In Liechtenstein, the main taxes levied on businesses are corporate taxes, the capital tax, the VAT and the coupon (withholding) tax. There is no separate capital gains tax. Capital gains are treated as taxable income unless they come from real estate, in which case a property profits tax is levied.
The corporate tax regime applies to resident companies, meaning the companies that have a registered office in Liechtenstein, or which are managed and controlled by a company resident in Liechtenstein. However, holding companies or domiciliary companies have a separate taxation regime, as well as establishments, foundations and trusts.
The corporate income tax has a flat rate of 12.5%, starting with 2010, after the Liechtenstein tax system was reformed in 2010.
Profits tax in Liechtenstein
The profits tax is levied on taxable income at a basic rate between a minimum of 7.5% and a maximum of 15%. In addition, if dividend distribution exceeds 8% of taxable capital, there is a surcharge of up to 5% of taxable income in the year in which the dividend is declared.
The maximum rate of the profits tax is 20%, which is not that much for a company that makes a decent profit, without having much capital employed.
Certain provisions as following affect the taxable base for the profits tax:
- Capital gains that are not provided by real estate are treated as taxable income;
- Capital gains from real estate are taxed between a minimum of 1.2% and a maximum of 35.64%, depending on the amount of the gain, the length of time the property was held and other factors;
- Trading losses may be carried forwards, but not backwards;
- There is no group relief available for the profits tax.
Net worth tax in Liechtenstein
The net worth tax is levied on the share capital of a company, plus open and hidden reserves. In this calculation, reserves might include for example retained earnings that are brought forward, provisions for capital and income taxes and other disclosed or undisclosed reserves.
The rate of the net worth tax applied to a resident company in Liechtenstein is 0.2% of taxable net worth.

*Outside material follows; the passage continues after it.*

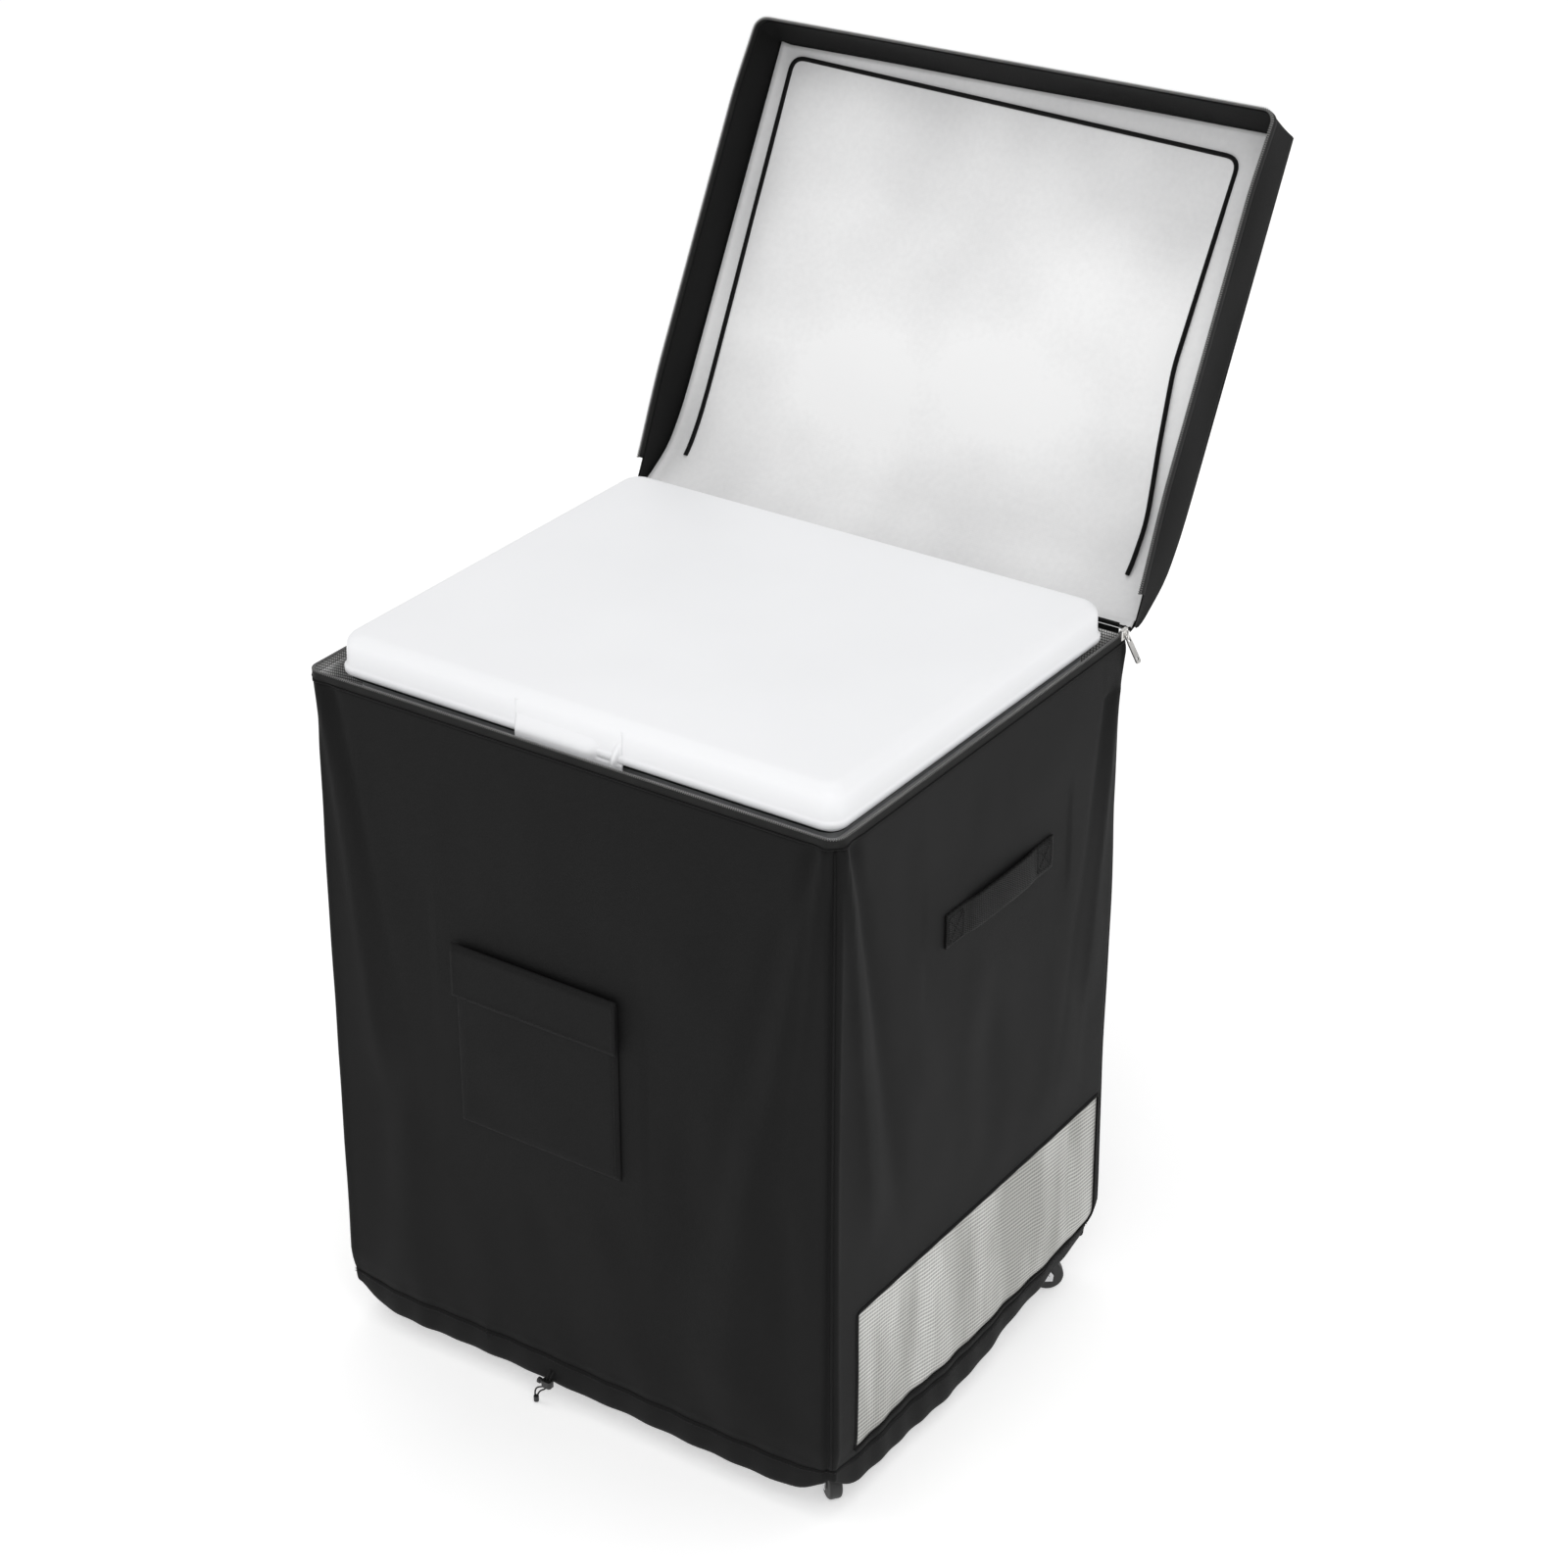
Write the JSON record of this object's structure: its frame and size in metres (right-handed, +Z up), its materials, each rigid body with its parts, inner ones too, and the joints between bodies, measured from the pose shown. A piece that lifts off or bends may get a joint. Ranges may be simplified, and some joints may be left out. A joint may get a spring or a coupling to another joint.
{
  "type": "chest freezer with cover",
  "caption": "Small chest freezer on casters inside a black zip-top fabric cover with a silver-lined top flap standing open, mesh side vents, pocket and hem drawcord.",
  "frame": {"origin": "on the floor under the middle of the cover skirt", "axes": "+X to the right along the front, +Y to the back, +Z up; the front faces -Y"},
  "size_m": [0.6976, 0.8742, 1.2874],
  "materials": {
    "black_oxford": "matte",
    "grey_mesh": "matte",
    "silver_lining": "satin",
    "black_binding": "matte",
    "black_webbing": "matte",
    "zip_tape": "matte",
    "zip_metal": "satin",
    "drawcord": "matte",
    "black_plastic": "satin",
    "white_enamel": "gloss",
    "base_steel": "matte",
    "insulation": "matte",
    "liner_plastic": "satin",
    "trim_plastic": "satin",
    "white_plastic": "satin",
    "gasket_rubber": "matte",
    "hinge_steel": "satin",
    "compressor_black": "gloss",
    "lamp_lens": "gloss",
    "coated_wire": "satin",
    "caster_chrome": "polished",
    "wheel_black": "satin"
  },
  "bodies": {
    "freezer": {"base_pan": "base_steel", "cabinet_foam": "insulation", "cabinet_shell": "white_enamel", "caster_plates": "caster_chrome", "compressor": "compressor_black", "compressor_grille": "trim_plastic", "compressor_mounts": "gasket_rubber", "control_panel": "trim_plastic", "cord_end_bead": "black_plastic", "cord_lock_body": "black_plastic", "drain_spout": "white_plastic", "drawcord_strand_a": "drawcord", "drawcord_strand_b": "drawcord", "handle_straps": "black_webbing", "hem_casing": "black_oxford", "hem_drawcord": "drawcord", "hinge_seam_strip": "black_oxford", "indicator_lamps": "lamp_lens", "lid_hinge_bases": "hinge_steel", "lid_hinge_pins": "hinge_steel", "pocket_body": "black_oxford", "power_inlet_gland": "black_plastic", "skirt_back": "black_oxford", "skirt_front": "black_oxford", "skirt_left": "black_oxford", "skirt_right": "black_oxford", "skirt_zip_tape": "zip_tape", "thermostat": "black_plastic", "top_trim": "trim_plastic", "tub_liner": "liner_plastic", "vent_mesh": "grey_mesh"},
    "flap": {"flap_panel": "black_oxford", "flap_walls": "black_oxford", "flap_lining": "silver_lining", "flap_piping": "black_binding", "flap_zip_tape": "zip_tape"},
    "lid": {"lid_shell": "white_plastic", "lid_liner": "liner_plastic", "lid_foam": "insulation", "lid_gasket": "gasket_rubber", "lid_grip": "white_plastic", "lid_hinge_arms": "hinge_steel"},
    "basket": {"storage_basket": "coated_wire"},
    "slider_right": {"zip_slider_right": "zip_metal"},
    "slider_left": {"zip_slider_left": "zip_metal"},
    "pull_right": {"zip_pull_right": "zip_metal"},
    "pull_left": {"zip_pull_left": "zip_metal"},
    "pocket_flap_body": {"pocket_flap": "black_oxford"},
    "cord_lock_button_body": {"cord_lock_button": "black_plastic"},
    "knob": {"thermostat_knob": "trim_plastic"},
    "drain_plug_body": {"drain_plug": "black_plastic"},
    "fork_front_left": {"caster_fork_front_left": "caster_chrome"},
    "wheel_front_left": {"caster_wheel_front_left": "wheel_black"},
    "fork_front_right": {"caster_fork_front_right": "caster_chrome"},
    "wheel_front_right": {"caster_wheel_front_right": "wheel_black"},
    "fork_back_left": {"caster_fork_back_left": "caster_chrome"},
    "wheel_back_left": {"caster_wheel_back_left": "wheel_black"},
    "fork_back_right": {"caster_fork_back_right": "caster_chrome"},
    "wheel_back_right": {"caster_wheel_back_right": "wheel_black"}
  },
  "joints": [
    {"name": "flap_hinge", "type": "hinge", "parent": "freezer", "child": "flap", "pos_m": [0, 0.274, 0.806], "axis": [-1, 0, 0], "range_deg": [-118.5, 50]},
    {"name": "lid_hinge", "type": "hinge", "parent": "freezer", "child": "lid", "pos_m": [0.01, 0.239, 0.806], "axis": [-1, 0, 0], "range_deg": [0, 75]},
    {"name": "basket_slide", "type": "slide", "parent": "freezer", "child": "basket", "axis": [1, 0, 0], "range_m": [0, 0.23]},
    {"name": "zip_slide_right", "type": "slide", "parent": "freezer", "child": "slider_right", "axis": [0, -1, 0], "range_m": [0, 0.5]},
    {"name": "zip_slide_left", "type": "slide", "parent": "freezer", "child": "slider_left", "axis": [0, -1, 0], "range_m": [0, 0.5]},
    {"name": "pull_swing_right", "type": "hinge", "parent": "slider_right", "child": "pull_right", "pos_m": [0.3258, 0.256, 0.806], "axis": [0, -1, 0], "range_deg": [-34, 140]},
    {"name": "pull_swing_left", "type": "hinge", "parent": "slider_left", "child": "pull_left", "pos_m": [-0.3258, 0.256, 0.806], "axis": [0, 1, 0], "range_deg": [-69, 105]},
    {"name": "pocket_flap_hinge", "type": "hinge", "parent": "freezer", "child": "pocket_flap_body", "pos_m": [-0.0405, -0.2817, 0.546], "axis": [-1, 0, 0], "range_deg": [0, 120]},
    {"name": "cord_lock_press", "type": "slide", "parent": "freezer", "child": "cord_lock_button_body", "axis": [1, 0, 0], "range_m": [0, 0.0024], "stiffness_N_per_m": 250, "springref_m": -0.001},
    {"name": "thermostat_turn", "type": "hinge", "parent": "freezer", "child": "knob", "pos_m": [0.2, -0.255, 0.125], "axis": [0, -1, 0], "range_deg": [-135, 135]},
    {"name": "drain_plug_pull", "type": "slide", "parent": "freezer", "child": "drain_plug_body", "axis": [0, -1, 0], "range_m": [0, 0.009]},
    {"name": "swivel_front_left", "type": "hinge", "parent": "freezer", "child": "fork_front_left", "pos_m": [-0.254, -0.217, 0.0435], "axis": [0, 0, 1], "continuous": true},
    {"name": "roll_front_left", "type": "hinge", "parent": "fork_front_left", "child": "wheel_front_left", "pos_m": [-0.27224, -0.2293, 0.018], "axis": [0.5592, -0.829, 0], "continuous": true},
    {"name": "swivel_front_right", "type": "hinge", "parent": "freezer", "child": "fork_front_right", "pos_m": [0.274, -0.217, 0.0435], "axis": [0, 0, 1], "continuous": true},
    {"name": "roll_front_right", "type": "hinge", "parent": "fork_front_right", "child": "wheel_front_right", "pos_m": [0.29134, -0.23054, 0.018], "axis": [0.6157, 0.788, 0], "continuous": true},
    {"name": "swivel_back_left", "type": "hinge", "parent": "freezer", "child": "fork_back_left", "pos_m": [-0.254, 0.195, 0.0435], "axis": [0, 0, 1], "continuous": true},
    {"name": "roll_back_left", "type": "hinge", "parent": "fork_back_left", "child": "wheel_back_left", "pos_m": [-0.27157, 0.20824, 0.018], "axis": [-0.6018, -0.7986, 0], "continuous": true},
    {"name": "swivel_back_right", "type": "hinge", "parent": "freezer", "child": "fork_back_right", "pos_m": [0.274, 0.195, 0.0435], "axis": [0, 0, 1], "continuous": true},
    {"name": "roll_back_right", "type": "hinge", "parent": "fork_back_right", "child": "wheel_back_right", "pos_m": [0.29134, 0.20854, 0.018], "axis": [-0.6157, 0.788, 0], "continuous": true}
  ]
}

Stamp duty in Liechtenstein
The stamp duty is levied according to the Swiss legislation, which was substantially amended by the Swiss Federal Law on Stamp Duty. There is a liability to stamp duty on the issues of bonds and shares. Mergers and other corporate transformations are exempt from stamp duty. The rate of stamp duty on shares is 1%, but the first 250,000 CHF of any issues of capital are exempt from this tax.
Turnover tax in Liechtenstein
Turnover tax is payable by securities dealers and traders, which include banks, financing companies, investment funds and other legal entities and individuals whose business is focused mainly on the dealing, trading or broking of securities. It also applies to companies that hold assets, which include taxable securities valued at more than 10 million CHF. The rate of the turnover tax varies between 0.15% and 0.30%.
Property profits tax in Liechtenstein
This tax applies to individuals and legal entities that make gains from real property transactions. The rate of this tax is set annually by the Parliament, and is usually equal to the rate of the general profits tax.
VAT in Liechtenstein
The rate of the VAT in Liechtenstein is of 8%, with a reduced rate of 3.8% for hotels and lodging services and of 2.5% for food, medicines, books, magazines and newspapers. Medical and educational services, as well as most real estate transactions are exempt from VAT.
Withholding taxes in Liechtenstein
The withholding (coupon) tax applies to companies whose capital is divided into shares and is levied at the rate of 4% on any distribution of dividends or profit shares older than 2010. However, now there is no withholding tax on dividends, interests or royalties paid to a foreign or resident company.